Restate the complete material exactly.

-- Start of Dataset section --

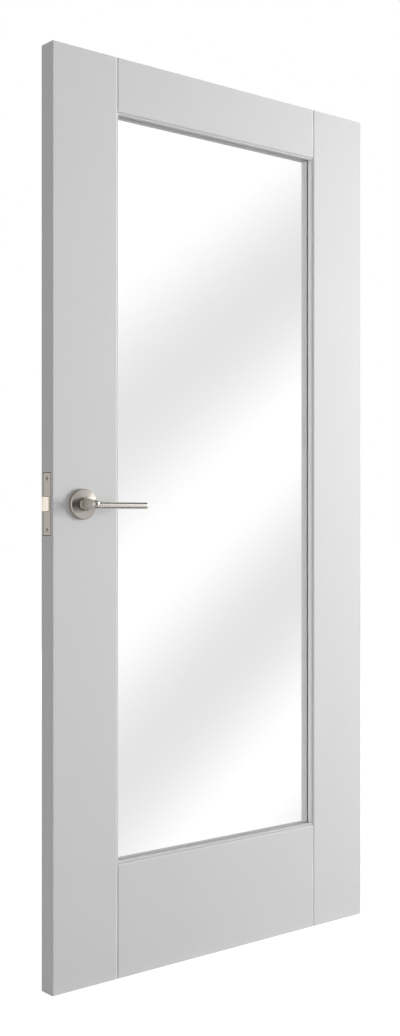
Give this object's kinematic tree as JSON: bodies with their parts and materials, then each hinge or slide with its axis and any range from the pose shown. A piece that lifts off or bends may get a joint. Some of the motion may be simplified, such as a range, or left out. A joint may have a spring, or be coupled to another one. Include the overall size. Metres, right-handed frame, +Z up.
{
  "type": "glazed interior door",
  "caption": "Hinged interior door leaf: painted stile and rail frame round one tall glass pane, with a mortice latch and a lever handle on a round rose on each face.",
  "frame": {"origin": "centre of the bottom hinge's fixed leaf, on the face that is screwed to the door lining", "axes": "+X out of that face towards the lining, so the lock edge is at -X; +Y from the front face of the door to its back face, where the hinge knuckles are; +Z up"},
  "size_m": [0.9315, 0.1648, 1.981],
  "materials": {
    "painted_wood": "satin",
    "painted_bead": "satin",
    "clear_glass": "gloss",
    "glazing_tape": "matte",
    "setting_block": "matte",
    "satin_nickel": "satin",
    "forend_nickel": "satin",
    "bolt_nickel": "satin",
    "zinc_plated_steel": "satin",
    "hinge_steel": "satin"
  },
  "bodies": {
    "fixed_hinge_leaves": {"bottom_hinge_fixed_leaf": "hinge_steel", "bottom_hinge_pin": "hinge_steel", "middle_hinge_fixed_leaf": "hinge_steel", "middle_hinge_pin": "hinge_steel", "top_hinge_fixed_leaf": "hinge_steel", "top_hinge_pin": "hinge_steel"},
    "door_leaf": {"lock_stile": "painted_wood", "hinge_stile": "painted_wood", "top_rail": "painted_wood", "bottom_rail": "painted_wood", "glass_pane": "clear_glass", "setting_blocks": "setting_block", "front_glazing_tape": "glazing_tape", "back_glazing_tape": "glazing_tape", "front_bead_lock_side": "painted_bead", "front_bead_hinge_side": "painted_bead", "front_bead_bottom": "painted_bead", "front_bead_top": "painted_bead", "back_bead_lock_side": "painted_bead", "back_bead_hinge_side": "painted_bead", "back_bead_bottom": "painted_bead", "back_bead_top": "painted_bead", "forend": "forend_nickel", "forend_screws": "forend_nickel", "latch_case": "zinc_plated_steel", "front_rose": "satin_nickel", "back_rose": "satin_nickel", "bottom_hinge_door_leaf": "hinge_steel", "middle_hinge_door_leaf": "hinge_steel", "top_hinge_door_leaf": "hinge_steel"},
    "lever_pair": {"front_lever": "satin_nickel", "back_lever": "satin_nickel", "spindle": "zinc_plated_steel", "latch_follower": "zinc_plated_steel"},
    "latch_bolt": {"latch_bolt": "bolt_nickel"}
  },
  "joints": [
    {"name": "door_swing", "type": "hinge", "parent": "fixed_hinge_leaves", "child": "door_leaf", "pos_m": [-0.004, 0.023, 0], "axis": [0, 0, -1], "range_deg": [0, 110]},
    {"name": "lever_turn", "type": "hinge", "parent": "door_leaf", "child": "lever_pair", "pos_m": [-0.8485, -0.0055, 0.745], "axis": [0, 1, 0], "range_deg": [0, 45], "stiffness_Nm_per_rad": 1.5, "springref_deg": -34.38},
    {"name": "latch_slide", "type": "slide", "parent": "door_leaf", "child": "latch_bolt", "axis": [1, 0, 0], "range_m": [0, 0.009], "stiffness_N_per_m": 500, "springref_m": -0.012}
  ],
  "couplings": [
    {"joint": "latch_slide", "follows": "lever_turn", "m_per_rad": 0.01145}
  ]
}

-- End of Dataset section --

> **Full answer**:
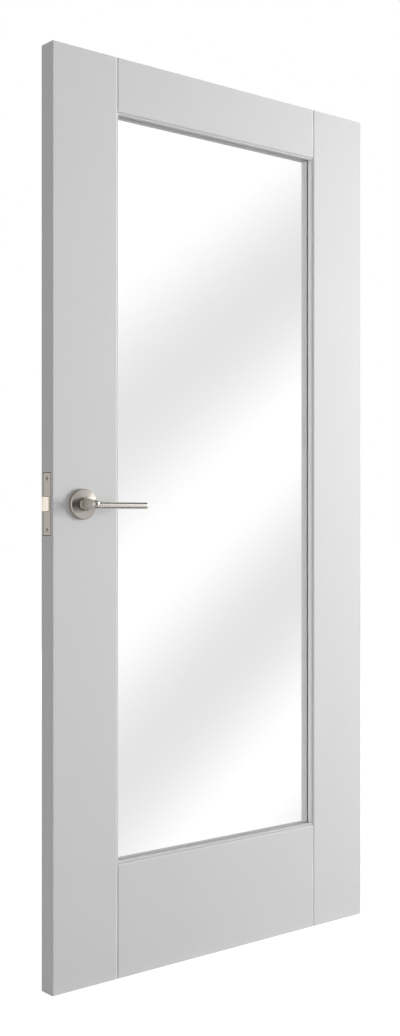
Give this object's kinematic tree as JSON: bodies with their parts and materials, then each hinge or slide with its axis and any range from the pose shown. A piece that lifts off or bends may get a joint. Some of the motion may be simplified, such as a range, or left out. A joint may have a spring, or be coupled to another one. Include the overall size. Metres, right-handed frame, +Z up.
{
  "type": "glazed interior door",
  "caption": "Hinged interior door leaf: painted stile and rail frame round one tall glass pane, with a mortice latch and a lever handle on a round rose on each face.",
  "frame": {"origin": "centre of the bottom hinge's fixed leaf, on the face that is screwed to the door lining", "axes": "+X out of that face towards the lining, so the lock edge is at -X; +Y from the front face of the door to its back face, where the hinge knuckles are; +Z up"},
  "size_m": [0.9315, 0.1648, 1.981],
  "materials": {
    "painted_wood": "satin",
    "painted_bead": "satin",
    "clear_glass": "gloss",
    "glazing_tape": "matte",
    "setting_block": "matte",
    "satin_nickel": "satin",
    "forend_nickel": "satin",
    "bolt_nickel": "satin",
    "zinc_plated_steel": "satin",
    "hinge_steel": "satin"
  },
  "bodies": {
    "fixed_hinge_leaves": {"bottom_hinge_fixed_leaf": "hinge_steel", "bottom_hinge_pin": "hinge_steel", "middle_hinge_fixed_leaf": "hinge_steel", "middle_hinge_pin": "hinge_steel", "top_hinge_fixed_leaf": "hinge_steel", "top_hinge_pin": "hinge_steel"},
    "door_leaf": {"lock_stile": "painted_wood", "hinge_stile": "painted_wood", "top_rail": "painted_wood", "bottom_rail": "painted_wood", "glass_pane": "clear_glass", "setting_blocks": "setting_block", "front_glazing_tape": "glazing_tape", "back_glazing_tape": "glazing_tape", "front_bead_lock_side": "painted_bead", "front_bead_hinge_side": "painted_bead", "front_bead_bottom": "painted_bead", "front_bead_top": "painted_bead", "back_bead_lock_side": "painted_bead", "back_bead_hinge_side": "painted_bead", "back_bead_bottom": "painted_bead", "back_bead_top": "painted_bead", "forend": "forend_nickel", "forend_screws": "forend_nickel", "latch_case": "zinc_plated_steel", "front_rose": "satin_nickel", "back_rose": "satin_nickel", "bottom_hinge_door_leaf": "hinge_steel", "middle_hinge_door_leaf": "hinge_steel", "top_hinge_door_leaf": "hinge_steel"},
    "lever_pair": {"front_lever": "satin_nickel", "back_lever": "satin_nickel", "spindle": "zinc_plated_steel", "latch_follower": "zinc_plated_steel"},
    "latch_bolt": {"latch_bolt": "bolt_nickel"}
  },
  "joints": [
    {"name": "door_swing", "type": "hinge", "parent": "fixed_hinge_leaves", "child": "door_leaf", "pos_m": [-0.004, 0.023, 0], "axis": [0, 0, -1], "range_deg": [0, 110]},
    {"name": "lever_turn", "type": "hinge", "parent": "door_leaf", "child": "lever_pair", "pos_m": [-0.8485, -0.0055, 0.745], "axis": [0, 1, 0], "range_deg": [0, 45], "stiffness_Nm_per_rad": 1.5, "springref_deg": -34.38},
    {"name": "latch_slide", "type": "slide", "parent": "door_leaf", "child": "latch_bolt", "axis": [1, 0, 0], "range_m": [0, 0.009], "stiffness_N_per_m": 500, "springref_m": -0.012}
  ],
  "couplings": [
    {"joint": "latch_slide", "follows": "lever_turn", "m_per_rad": 0.01145}
  ]
}